Royalty, Marketing, and Tech Fees
| Fee | Rate | Notes |
|---|---|---|
| Continuing Royalty | 6.5% of gross sales | Slightly above QSR median |
| Marketing Fund | 5.0% of gross sales | National + local pooled |
| Technology Fee | Variable | POS, mobile ordering, delivery integration |
Combined royalty plus marketing of 11.5% of gross sales is at the higher end of sandwich-franchise economics. The fee structure is supported by reported AUV — at $1.2M+ revenue, the absolute fee burden is meaningful but the percentage is sustainable for restaurants performing at or above system average.
Item 19: Top-Quartile vs. System Average AUV
Jersey Mike’s Item 19 disclosures have shown:
- Systemwide AUV in the $1.0M-$1.4M range for restaurants open 12+ months
- Top-quartile restaurants exceeding $1.8M in annual revenue
- Bottom-quartile restaurants below $750K (often signaling market or operational issues)
- Strong daypart performance at lunch with growing dinner contribution
Revenue at Jersey Mike’s is heavily influenced by location quality. A strong site with proximity to office density, schools, and residential traffic can sustain top-quartile volume. A weak site is meaningfully harder to fix because the menu and operational format leave limited room for revenue innovation.

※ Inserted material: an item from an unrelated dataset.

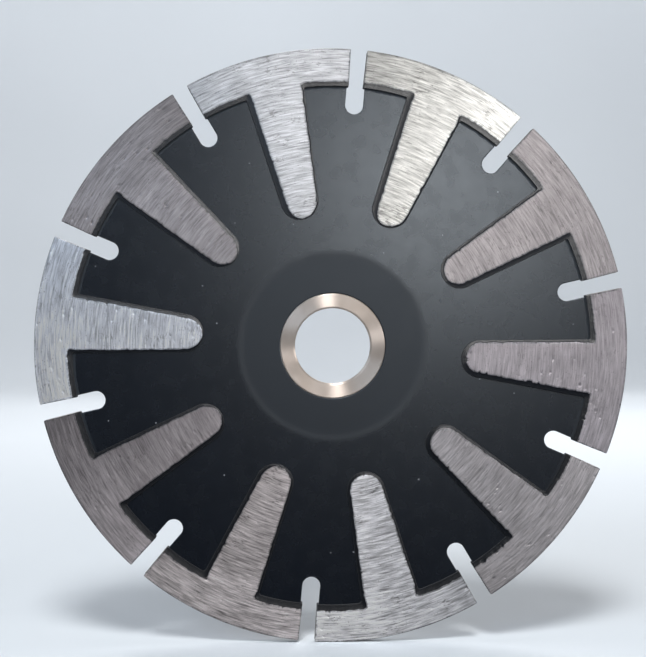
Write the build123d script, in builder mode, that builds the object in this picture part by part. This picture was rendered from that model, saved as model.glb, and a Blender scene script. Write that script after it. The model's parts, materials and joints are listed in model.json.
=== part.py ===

Profit Math at Different Sales Volumes
Here’s how store-level economics work across revenue tiers:
| Annual Revenue | Royalty + Marketing (11.5%) | Estimated COGS (~30%) | Estimated Labor (~26%) | Other Operating (~17%) | Store-Level EBITDA |
|---|---|---|---|---|---|
| $900K | ($104K) | ($270K) | ($234K) | ($153K) | ~$140K (~15.5%) |
| $1.2M | ($138K) | ($360K) | ($312K) | ($204K) | ~$186K (~15.5%) |
| $1.8M | ($207K) | ($540K) | ($468K) | ($306K) | ~$280K (~15.5%) |
These percentages compress when labor markets tighten or commodity costs spike, and they expand when an operator achieves above-system-average operational efficiency. The 15-16% store-level EBITDA range is what well-run Jersey Mike’s restaurants tend to deliver at maturity.
The Owner-Operator Requirement
Jersey Mike’s is explicit about its operator-involvement standards. New franchisees must commit to meaningful day-to-day involvement in the restaurant during at least the first 12 months. Semi-absentee or fully passive ownership is not approved for first-time operators.
The reasoning is operational. A Jersey Mike’s restaurant at high volume runs 35-50 hours a week of execution windows where the owner’s eyes and judgment matter. The brand has built its reputation on consistency, and consistency at the unit level is the operator’s job during the formative period.
After the first 12 months, multi-unit operators typically transition to oversight models with salaried GMs running individual restaurants and the franchisee operating at the portfolio level. But the initial commitment is hands-on.
What’s Changed Since the Blackstone Acquisition
Blackstone acquired Jersey Mike’s in late 2024 in one of the largest restaurant franchise acquisitions in years. Private equity acquisitions of franchisors typically follow a pattern over the following 24-36 months: technology investment, supply chain optimization, and sometimes adjustments to fee structure or development standards.
As of the most recent FDD filings, the published franchise terms have remained consistent with pre-acquisition versions. The brand’s leadership team has remained largely intact, and operational standards have not materially shifted. Prospective operators should:
- Review the current FDD against any prior versions for changes
- Track annual FDD updates over the next 2-3 years for material modifications
- Pay attention to any new technology mandates or supply chain changes that flow through Item 8 of subsequent FDDs
Private equity ownership of franchisors is not inherently negative, but it does change the incentive structure of the franchisor. Buyers signing new FAs in the next 24 months should treat the acquisition as a variable in their decision rather than a non-event.
The FDD analysis matters even more in post-acquisition periods because the document captures the current state of the system, including any provisions that have been quietly modified. Reading the current FDD carefully — and comparing it to publicly archived prior versions — is the highest-impact piece of diligence you can do on a recently-acquired franchise system.